Para un latinoamericano la palabra “dictadura” tiene una carga histórica y política muy fuerte, debido a las experiencias vividas décadas atrás en países como Argentina, Chile, Uruguay o Brasil. No obstante ese tipo de gobiernos dictatoriales son imposibles en América Latina hoy, debido a varios factores. Uno de ellos son las tecnologías de información que hacen imposible ocultar, en la actualidad, desapariciones y asesinatos masivos. La invisibilidad, y con ella la impunidad, era aliada de las dictaduras del siglo XX. Otra razón de peso es el propio desarrollo de los pactos internacionales y regionales en derechos humanos, en el que los países acordaron comprometerse con la democracia. Una muestra de ello es la Carta Democrática Interamericana, aprobada por todos los países de este lado del mundo y firmada en el año 2000 por el embajador venezolano ante la OEA Jorge Valero.

Por estas y otras razones nos encontramos ante dictaduras adaptadas a los nuevos tiempos, gobiernos que llegan al poder mediante las elecciones pero que usan los mecanismos de la democracia para asfixiarla y perpetuarse en el poder. La primera dictadura latinoamericana de este tipo, y que por ello es el gran referente, fueron los años de gobierno de Alberto Fujimori en el Perú, entre los años 1990 y 2000. “El chino”, como era conocido por sus seguidores, ganó tres elecciones seguidas y gozaba de alta popularidad. No obstante, y de manera progresiva, desmanteló el Congreso para quitarle sus funciones contraloras, cercenó la independencia del poder judicial para usar los tribunales para legitimar el abuso de poder, controló a las autoridades electorales, acorraló y amenazó a medios y periodistas, limitó la libertad de expresión, retiró al Perú de las competencias de la Corte Interamericana de Derechos Humanos y criminalizó la crítica y la disidencia. Bajo la excusa de enfrentar situaciones extraordinarias, la llamada “guerra contra el terrorismo”, Fujimori normalizó gobernar en base al estado de excepción.

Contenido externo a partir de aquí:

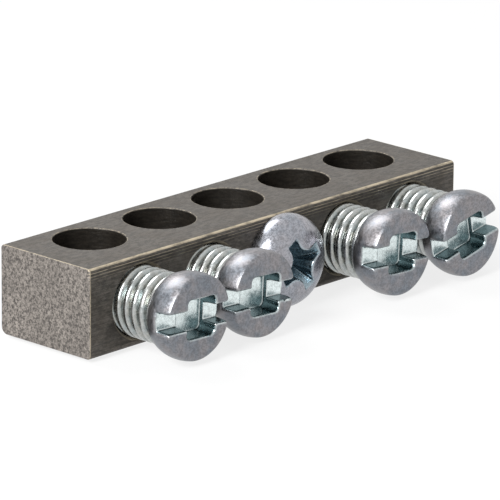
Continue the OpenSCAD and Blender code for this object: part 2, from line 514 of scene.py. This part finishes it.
@dataclass(frozen=True)
class DrawnBarFinish:
    """Dull grey-brown drawn metal: lengthwise lines, speckled sawn ends, rubbed rims and a painted
    highlight along the top front edge.
    """

    half_length: float
    height: float
    half_depth: float
    pitch: float
    hole_x: float
    hole_y: float
    hole_r: float
    screw_z: float
    mouth_r: float
    top_dark: tuple[float, float, float] = (60, 57, 53)
    top_light: tuple[float, float, float] = (96, 91, 85)
    umber: tuple[float, float, float] = (70, 62, 52)
    end_dark: tuple[float, float, float] = (66, 62, 59)
    end_light: tuple[float, float, float] = (146, 139, 132)
    wear_and_sheen: tuple[float, float, float] = (206, 192, 166)
    bore_shade: tuple[float, float, float] = (40, 36, 31)
    line_mm: float = 0.27

    def band(self, g: Graph, value: object, low: float, high: float,
             soft: float) -> bpy.types.NodeSocket:
        """Returns 1 while a value lies from low to high, and falls to 0 over soft on both sides."""
        return g.math("MULTIPLY", g.ramp(value, low - soft, low), g.ramp(value, high + soft, high))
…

Si bien todas las características anteriores valen para el gobierno de Nicolás Maduro, también tenemos dos diferencias que deseamos resaltar. La primera es que a pesar que las ONG y la sociedad civil caracterizó al gobierno como dictadura desde 1993, Fujimori invitó al país a los organismos internacionales de derechos humanos, para intentar convencerlos del error de sus afirmaciones. De esta manera en 1998 la Comisión Interamericana de Derechos Humanos, en ese momento presidida por el venezolano Carlos Ayala Corao, visitó el Perú y se entrevistó con una multiplicidad de sectores, incluyendo el propio Fujimori. La segunda diferencia, y no es menor, es que la Constitución promovida por “El chino” también creó la figura de la Defensoría del Pueblo. La primera persona que fue designada para ese cargo, el doctor Jorge Santistevan de Noriega, cumplió su papel con la suficiente independencia como para encabezar querellas contra el gobierno y ponerse al lado de los sectores de la sociedad que exigían el retorno de la democracia. Fue de esta manera que después de largos meses de resistencia cívica y no violenta por parte del pueblo peruano Fujimori renuncia, iniciando el camino de la reinstitucionalización democrática del país que continúa hasta el día de hoy.

En la resistencia contra la dictadura del Siglo XXI, que comienza a desarrollarse en Venezuela, debemos “seguir el ejemplo que Lima nos dio”.